■ **Supplied material**

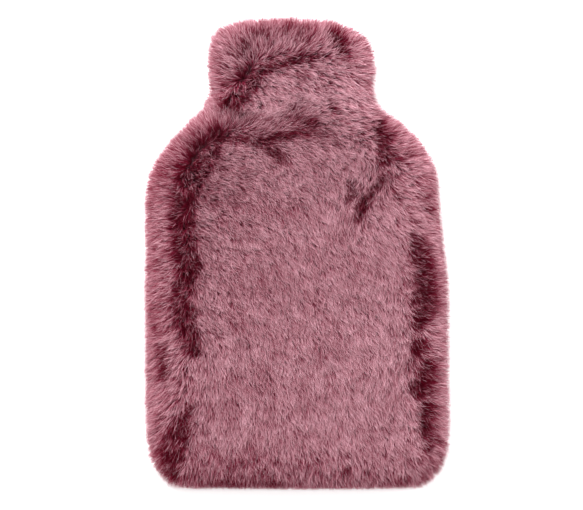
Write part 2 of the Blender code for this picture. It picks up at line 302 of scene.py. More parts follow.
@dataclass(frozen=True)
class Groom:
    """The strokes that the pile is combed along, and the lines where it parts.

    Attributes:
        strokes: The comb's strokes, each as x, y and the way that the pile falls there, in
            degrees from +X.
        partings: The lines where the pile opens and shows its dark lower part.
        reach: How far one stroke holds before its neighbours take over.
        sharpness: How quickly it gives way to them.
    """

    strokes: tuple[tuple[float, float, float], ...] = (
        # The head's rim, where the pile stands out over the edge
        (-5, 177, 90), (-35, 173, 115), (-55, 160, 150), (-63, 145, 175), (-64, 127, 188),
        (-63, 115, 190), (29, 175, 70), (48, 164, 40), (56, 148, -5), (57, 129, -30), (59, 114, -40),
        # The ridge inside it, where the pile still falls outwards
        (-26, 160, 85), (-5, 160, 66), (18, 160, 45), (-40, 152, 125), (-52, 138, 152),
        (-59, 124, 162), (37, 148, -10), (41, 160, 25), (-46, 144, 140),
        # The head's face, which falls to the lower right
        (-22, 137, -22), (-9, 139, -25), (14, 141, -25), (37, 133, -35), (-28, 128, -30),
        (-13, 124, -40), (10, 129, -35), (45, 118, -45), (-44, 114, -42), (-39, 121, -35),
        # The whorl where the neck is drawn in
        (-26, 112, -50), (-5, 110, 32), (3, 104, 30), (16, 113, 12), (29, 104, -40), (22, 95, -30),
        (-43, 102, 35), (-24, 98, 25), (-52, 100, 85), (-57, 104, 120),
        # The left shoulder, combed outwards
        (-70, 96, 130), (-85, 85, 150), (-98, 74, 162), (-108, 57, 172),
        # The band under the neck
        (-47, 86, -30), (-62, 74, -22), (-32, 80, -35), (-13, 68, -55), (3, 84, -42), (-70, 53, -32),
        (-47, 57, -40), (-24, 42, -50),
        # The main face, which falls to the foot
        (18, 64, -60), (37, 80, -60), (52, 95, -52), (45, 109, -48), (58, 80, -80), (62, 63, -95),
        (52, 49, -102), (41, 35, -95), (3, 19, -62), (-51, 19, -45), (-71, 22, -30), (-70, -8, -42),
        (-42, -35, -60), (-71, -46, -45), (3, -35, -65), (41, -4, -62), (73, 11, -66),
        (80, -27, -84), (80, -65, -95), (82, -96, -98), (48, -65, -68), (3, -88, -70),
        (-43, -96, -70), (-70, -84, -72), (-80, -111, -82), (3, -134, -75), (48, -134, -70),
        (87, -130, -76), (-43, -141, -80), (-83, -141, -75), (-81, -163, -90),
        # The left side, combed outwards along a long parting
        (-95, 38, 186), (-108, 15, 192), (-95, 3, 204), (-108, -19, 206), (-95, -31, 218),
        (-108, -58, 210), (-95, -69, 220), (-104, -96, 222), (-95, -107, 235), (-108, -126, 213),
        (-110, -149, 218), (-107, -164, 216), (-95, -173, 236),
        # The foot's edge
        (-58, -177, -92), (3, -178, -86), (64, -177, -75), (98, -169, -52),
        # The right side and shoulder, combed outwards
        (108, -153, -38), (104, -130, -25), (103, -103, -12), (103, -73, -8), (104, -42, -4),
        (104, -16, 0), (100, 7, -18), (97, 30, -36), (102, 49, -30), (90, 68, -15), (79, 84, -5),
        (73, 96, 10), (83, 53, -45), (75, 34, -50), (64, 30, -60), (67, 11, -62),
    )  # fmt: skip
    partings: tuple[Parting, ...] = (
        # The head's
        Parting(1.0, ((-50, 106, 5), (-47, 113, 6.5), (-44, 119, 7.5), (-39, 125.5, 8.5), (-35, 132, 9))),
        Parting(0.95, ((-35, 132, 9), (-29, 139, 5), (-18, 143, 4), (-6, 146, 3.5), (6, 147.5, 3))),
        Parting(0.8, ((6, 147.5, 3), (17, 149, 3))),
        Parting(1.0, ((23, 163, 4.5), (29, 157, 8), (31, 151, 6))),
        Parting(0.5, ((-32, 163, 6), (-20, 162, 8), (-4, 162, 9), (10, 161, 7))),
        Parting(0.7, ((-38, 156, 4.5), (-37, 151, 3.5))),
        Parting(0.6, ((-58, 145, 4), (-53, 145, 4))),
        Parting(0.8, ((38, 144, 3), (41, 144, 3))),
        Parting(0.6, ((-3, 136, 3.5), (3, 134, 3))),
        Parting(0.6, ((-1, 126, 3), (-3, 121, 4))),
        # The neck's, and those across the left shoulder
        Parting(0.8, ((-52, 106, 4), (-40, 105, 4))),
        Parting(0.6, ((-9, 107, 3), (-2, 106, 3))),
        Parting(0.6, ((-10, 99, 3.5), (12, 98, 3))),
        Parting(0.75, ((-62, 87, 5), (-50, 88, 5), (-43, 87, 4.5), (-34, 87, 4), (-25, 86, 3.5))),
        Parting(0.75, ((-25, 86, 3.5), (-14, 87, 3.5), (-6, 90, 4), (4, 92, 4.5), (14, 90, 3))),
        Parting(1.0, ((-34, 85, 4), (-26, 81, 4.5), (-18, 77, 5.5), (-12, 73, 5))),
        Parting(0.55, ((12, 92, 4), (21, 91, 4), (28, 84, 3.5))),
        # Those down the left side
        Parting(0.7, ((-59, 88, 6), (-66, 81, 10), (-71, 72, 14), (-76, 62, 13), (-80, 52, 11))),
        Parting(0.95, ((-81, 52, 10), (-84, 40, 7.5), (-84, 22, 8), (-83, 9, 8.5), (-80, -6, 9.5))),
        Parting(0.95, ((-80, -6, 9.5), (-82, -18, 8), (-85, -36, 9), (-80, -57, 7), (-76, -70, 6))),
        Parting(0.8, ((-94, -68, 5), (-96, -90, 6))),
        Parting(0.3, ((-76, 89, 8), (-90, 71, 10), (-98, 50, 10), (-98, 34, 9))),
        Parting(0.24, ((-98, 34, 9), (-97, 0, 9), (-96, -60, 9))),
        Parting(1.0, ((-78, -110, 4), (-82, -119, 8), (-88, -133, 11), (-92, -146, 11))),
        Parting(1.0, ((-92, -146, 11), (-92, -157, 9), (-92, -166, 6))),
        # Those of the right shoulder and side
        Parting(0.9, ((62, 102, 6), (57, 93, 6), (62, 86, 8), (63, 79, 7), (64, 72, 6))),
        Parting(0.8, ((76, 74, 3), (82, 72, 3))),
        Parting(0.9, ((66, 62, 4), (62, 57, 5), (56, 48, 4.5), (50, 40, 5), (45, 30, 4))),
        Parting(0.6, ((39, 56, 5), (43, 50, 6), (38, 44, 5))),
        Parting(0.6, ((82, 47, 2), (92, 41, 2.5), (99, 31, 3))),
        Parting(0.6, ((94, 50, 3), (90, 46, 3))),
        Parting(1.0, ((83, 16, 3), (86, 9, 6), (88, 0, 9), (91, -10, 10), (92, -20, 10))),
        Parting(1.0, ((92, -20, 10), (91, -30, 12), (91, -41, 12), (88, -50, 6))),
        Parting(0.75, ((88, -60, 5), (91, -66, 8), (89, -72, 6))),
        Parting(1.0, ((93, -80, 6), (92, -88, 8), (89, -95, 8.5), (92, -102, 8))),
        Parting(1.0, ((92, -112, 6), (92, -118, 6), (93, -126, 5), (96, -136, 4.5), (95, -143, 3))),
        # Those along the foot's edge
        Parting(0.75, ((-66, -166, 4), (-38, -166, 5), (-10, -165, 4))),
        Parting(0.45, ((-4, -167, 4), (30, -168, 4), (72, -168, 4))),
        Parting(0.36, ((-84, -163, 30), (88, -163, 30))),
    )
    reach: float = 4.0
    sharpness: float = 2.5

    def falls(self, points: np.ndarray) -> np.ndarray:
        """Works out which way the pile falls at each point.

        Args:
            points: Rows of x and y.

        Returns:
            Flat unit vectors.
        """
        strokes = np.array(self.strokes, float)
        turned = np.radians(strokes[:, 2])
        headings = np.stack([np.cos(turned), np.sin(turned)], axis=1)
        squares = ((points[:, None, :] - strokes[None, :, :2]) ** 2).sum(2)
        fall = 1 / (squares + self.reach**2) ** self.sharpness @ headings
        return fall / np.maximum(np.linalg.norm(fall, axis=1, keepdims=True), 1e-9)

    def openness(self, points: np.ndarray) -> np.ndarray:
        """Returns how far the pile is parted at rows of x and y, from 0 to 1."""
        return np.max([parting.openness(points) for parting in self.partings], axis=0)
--
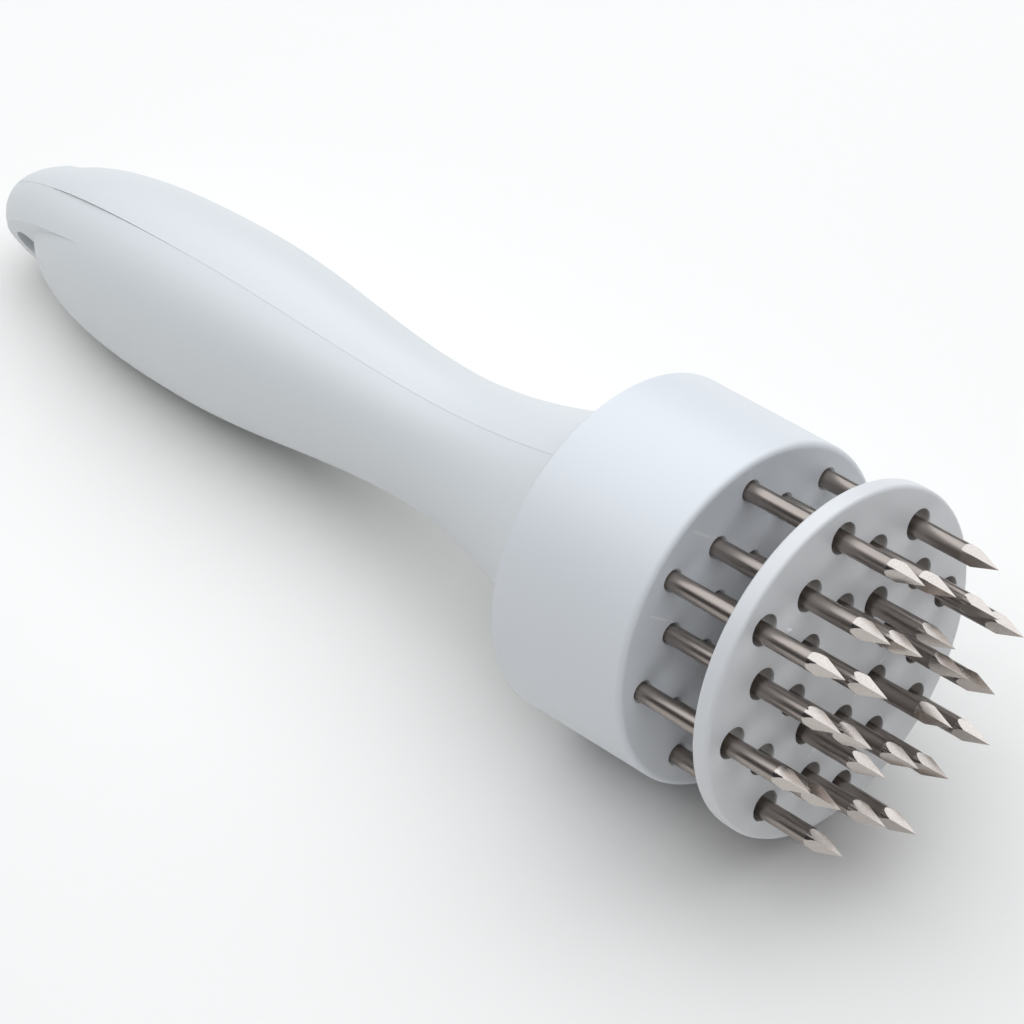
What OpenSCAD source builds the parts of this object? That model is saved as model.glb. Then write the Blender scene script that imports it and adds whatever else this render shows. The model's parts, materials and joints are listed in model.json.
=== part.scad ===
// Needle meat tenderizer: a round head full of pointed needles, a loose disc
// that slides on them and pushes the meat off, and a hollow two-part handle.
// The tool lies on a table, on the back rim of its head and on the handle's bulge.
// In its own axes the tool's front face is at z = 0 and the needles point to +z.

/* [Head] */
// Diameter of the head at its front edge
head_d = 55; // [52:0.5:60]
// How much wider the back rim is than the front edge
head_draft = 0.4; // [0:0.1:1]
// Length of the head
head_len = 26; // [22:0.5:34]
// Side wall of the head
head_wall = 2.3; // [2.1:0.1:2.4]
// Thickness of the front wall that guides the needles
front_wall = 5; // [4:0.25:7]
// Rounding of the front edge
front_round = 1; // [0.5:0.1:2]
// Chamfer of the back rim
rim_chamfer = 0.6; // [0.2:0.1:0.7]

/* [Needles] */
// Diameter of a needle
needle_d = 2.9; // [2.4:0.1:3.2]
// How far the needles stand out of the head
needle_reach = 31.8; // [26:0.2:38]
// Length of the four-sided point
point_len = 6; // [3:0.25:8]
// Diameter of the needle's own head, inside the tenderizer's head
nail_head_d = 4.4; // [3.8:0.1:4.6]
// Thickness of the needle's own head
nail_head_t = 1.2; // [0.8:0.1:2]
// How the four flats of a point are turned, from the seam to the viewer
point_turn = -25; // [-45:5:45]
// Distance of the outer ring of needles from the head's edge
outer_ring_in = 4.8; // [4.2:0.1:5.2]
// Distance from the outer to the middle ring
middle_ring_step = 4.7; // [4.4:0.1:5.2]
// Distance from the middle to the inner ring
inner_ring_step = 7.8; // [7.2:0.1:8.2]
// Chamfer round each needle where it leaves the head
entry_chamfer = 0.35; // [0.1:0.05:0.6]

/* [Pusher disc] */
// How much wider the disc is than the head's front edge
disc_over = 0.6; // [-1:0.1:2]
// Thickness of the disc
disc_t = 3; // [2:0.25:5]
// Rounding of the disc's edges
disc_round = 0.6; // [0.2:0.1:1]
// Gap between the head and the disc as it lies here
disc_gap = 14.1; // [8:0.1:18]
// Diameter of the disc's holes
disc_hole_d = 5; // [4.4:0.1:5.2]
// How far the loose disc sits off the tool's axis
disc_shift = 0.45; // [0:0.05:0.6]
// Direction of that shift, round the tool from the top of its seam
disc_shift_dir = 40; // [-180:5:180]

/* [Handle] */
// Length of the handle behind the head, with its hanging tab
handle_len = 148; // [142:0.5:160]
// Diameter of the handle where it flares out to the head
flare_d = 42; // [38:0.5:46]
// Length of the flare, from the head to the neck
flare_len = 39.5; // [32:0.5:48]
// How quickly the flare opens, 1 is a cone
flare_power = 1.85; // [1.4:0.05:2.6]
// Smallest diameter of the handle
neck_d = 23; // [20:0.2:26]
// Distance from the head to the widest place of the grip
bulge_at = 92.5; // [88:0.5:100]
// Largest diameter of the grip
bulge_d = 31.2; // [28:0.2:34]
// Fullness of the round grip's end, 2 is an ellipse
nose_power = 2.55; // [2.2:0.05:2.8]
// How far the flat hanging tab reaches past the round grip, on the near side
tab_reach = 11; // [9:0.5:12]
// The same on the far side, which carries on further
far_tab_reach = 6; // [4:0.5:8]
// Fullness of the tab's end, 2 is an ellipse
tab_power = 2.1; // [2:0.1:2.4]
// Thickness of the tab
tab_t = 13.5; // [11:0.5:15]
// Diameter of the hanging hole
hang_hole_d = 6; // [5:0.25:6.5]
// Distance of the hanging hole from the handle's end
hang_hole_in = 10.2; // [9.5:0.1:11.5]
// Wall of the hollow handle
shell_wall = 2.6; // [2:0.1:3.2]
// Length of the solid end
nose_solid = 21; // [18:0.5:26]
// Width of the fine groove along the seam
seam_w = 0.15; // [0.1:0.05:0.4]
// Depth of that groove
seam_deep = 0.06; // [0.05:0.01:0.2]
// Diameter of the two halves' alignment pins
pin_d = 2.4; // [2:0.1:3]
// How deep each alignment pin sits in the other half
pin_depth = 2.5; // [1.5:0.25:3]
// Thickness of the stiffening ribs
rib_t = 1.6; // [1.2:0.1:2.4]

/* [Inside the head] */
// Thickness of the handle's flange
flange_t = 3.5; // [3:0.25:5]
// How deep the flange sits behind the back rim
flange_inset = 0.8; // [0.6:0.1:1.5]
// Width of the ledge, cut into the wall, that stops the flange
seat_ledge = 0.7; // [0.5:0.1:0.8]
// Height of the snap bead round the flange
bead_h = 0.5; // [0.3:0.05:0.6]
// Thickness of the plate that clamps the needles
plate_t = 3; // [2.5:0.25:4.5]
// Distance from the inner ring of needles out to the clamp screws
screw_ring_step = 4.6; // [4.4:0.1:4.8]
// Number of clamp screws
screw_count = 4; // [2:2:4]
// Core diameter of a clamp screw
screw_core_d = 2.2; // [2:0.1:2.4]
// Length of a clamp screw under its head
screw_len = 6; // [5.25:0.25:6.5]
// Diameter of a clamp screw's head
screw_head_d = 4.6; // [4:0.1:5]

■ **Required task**
The required output is an exact reproduction of the lines starting at the one that contains "Write part 2" and ending at the one that contains "where it parts.". Both boundary lines belong to it.

■ **Complete response**
Write part 2 of the Blender code for this picture. It picks up at line 302 of scene.py. More parts follow.
@dataclass(frozen=True)
class Groom:
    """The strokes that the pile is combed along, and the lines where it parts.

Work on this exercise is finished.